* begin RECORDED INFORMATION *
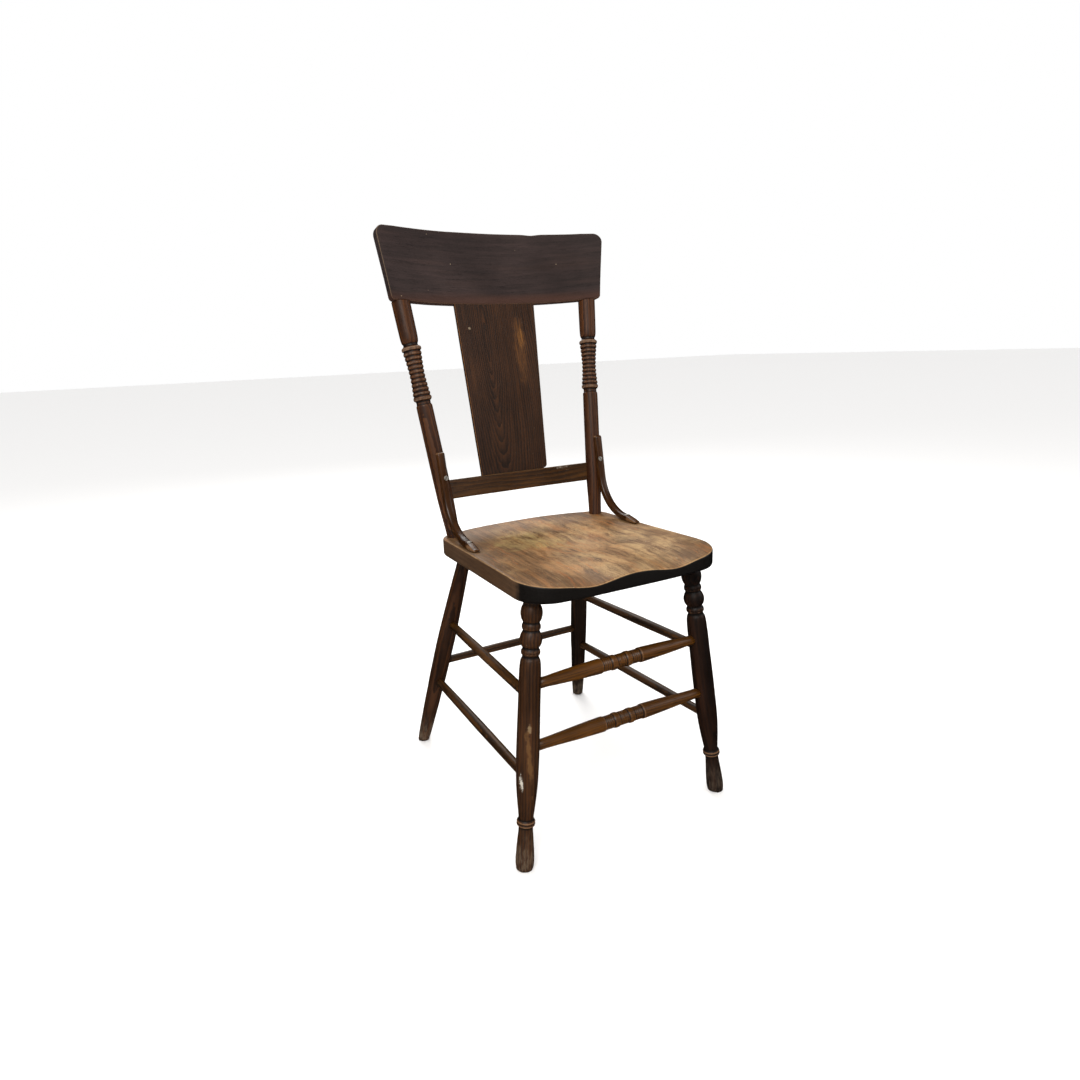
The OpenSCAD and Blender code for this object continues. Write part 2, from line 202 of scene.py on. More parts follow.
# grain, rings, pores, thinned stain, rubbed crests and dirty grooves, from the piece's own
# "grain" attribute, whose Z runs along the wood's fibres
def woodBase(tree, look):
    grain = addNode(tree, "Attribute", attribute_name="grain").outputs["Vector"]
    wear = addNode(tree, "Attribute", attribute_name="wear").outputs["Fac"]
    warp = addNode(tree, "TexNoise", {"Vector": stretched(tree, grain, grainScale["warp"]),
                                      "Scale": 1.0, "Detail": 2.0}).outputs["Color"]
    warp = vectorCalc(tree, "SUBTRACT", {0: warp, 1: (0.5, 0.5, 0.5)})
    warp = vectorCalc(tree, "SCALE", {0: warp, "Scale": look["waviness"]})
    bent = vectorCalc(tree, "ADD", {0: grain, 1: warp})
    heart = stretched(tree, bent, (1, 1, 1), look["pith"], look["pithTurn"])
    rings = addNode(tree, "TexWave", {"Vector": heart, "Scale": 0.314 / look["ringWidth"],
                                      "Distortion": 1.6, "Detail": 2.0, "Detail Scale": 1.5},
                    wave_type="RINGS", rings_direction="Z", wave_profile="SAW").outputs["Fac"]
    fibre = noiseAt(tree, stretched(tree, bent, grainScale["fibre"]), 1.0, 4.0, 0.65)
    coarse = noiseAt(tree, stretched(tree, bent, grainScale["coarse"]), 1.0, 3.0, 0.6)
    pores = noiseAt(tree, stretched(tree, grain, grainScale["pores"]), 1.0, 1.0)
    pores = times(tree, between(tree, pores, 0.60, 0.70), plus(tree, rings, 0.25), True)

    share = look["ringAmount"]
    figure = plus(tree, times(tree, rings, share),
                  times(tree, plus(tree, fibre, coarse), 0.75 - share / 2))
    color = blendColor(tree, between(tree, figure, 0.45, 1.0), tint(look["late"]),
                       tint(look["early"]))
    streaks = noiseAt(tree, stretched(tree, bent, grainScale["streaks"], (3, 1, 5)), 1.0, 4.0, 0.6)
    streaks = times(tree, between(tree, streaks, 0.5, 0.72), minus(tree, 1.25, fibre), True)
    color = blendColor(tree, times(tree, streaks, look["warmAmount"]), color, tint(look["warm"]))
    cloud = noiseAt(tree, grain, 11.0, 3.0, 0.5)
    parts = {"grain": grain, "fibre": fibre, "color": addNode(tree, "HueSaturation", {
        "Color": color, "Value": spread(tree, cloud, 0.78, 1.22),
        "Saturation": look["richness"]}).outputs[0]}
    daub(tree, parts, times(tree, pores, 0.55), look["grime"])

    ragged = noiseAt(tree, stretched(tree, grain, grainScale["rub"], (7, 2, 4)), 1.0, 4.0, 0.6)
    rub = between(tree, plus(tree, wear, minus(tree, ragged, 0.62)), 0.25, 0.8)
    parts["rub"] = times(tree, rub, look["wornAmount"])
    daub(tree, parts, parts["rub"], look["worn"])
    dirt = between(tree, times(tree, wear, -1.0), 0.08, 0.55)
    daub(tree, parts, times(tree, dirt, 0.85), look["grime"])
    flecks = flecksAt(tree, grain, 95.0, 37.0, 1.0, 0.245)
    daub(tree, parts, times(tree, flecks, look["speckAmount"]), look["speck"])

    gloss = plus(tree, times(tree, cloud, 0.5), times(tree, fibre, 0.5))
    parts["rough"] = plus(tree, spread(tree, gloss, *look["rough"]),
                          times(tree, parts["rub"], 0.12), True)
    height = minus(tree, times(tree, fibre, 0.35), times(tree, pores, 0.8))
    parts["height"] = minus(tree, height, times(tree, rings, 0.18))
    return parts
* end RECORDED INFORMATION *
Filter out all lines lacking the word "parts" and copy the rest.

▶ _RESPONSE_
The OpenSCAD and Blender code for this object continues. Write part 2, from line 202 of scene.py on. More parts follow.
    parts = {"grain": grain, "fibre": fibre, "color": addNode(tree, "HueSaturation", {
    daub(tree, parts, times(tree, pores, 0.55), look["grime"])
    parts["rub"] = times(tree, rub, look["wornAmount"])
    daub(tree, parts, parts["rub"], look["worn"])
    daub(tree, parts, times(tree, dirt, 0.85), look["grime"])
    daub(tree, parts, times(tree, flecks, look["speckAmount"]), look["speck"])
    parts["rough"] = plus(tree, spread(tree, gloss, *look["rough"]),
                          times(tree, parts["rub"], 0.12), True)
    parts["height"] = minus(tree, height, times(tree, rings, 0.18))
    return parts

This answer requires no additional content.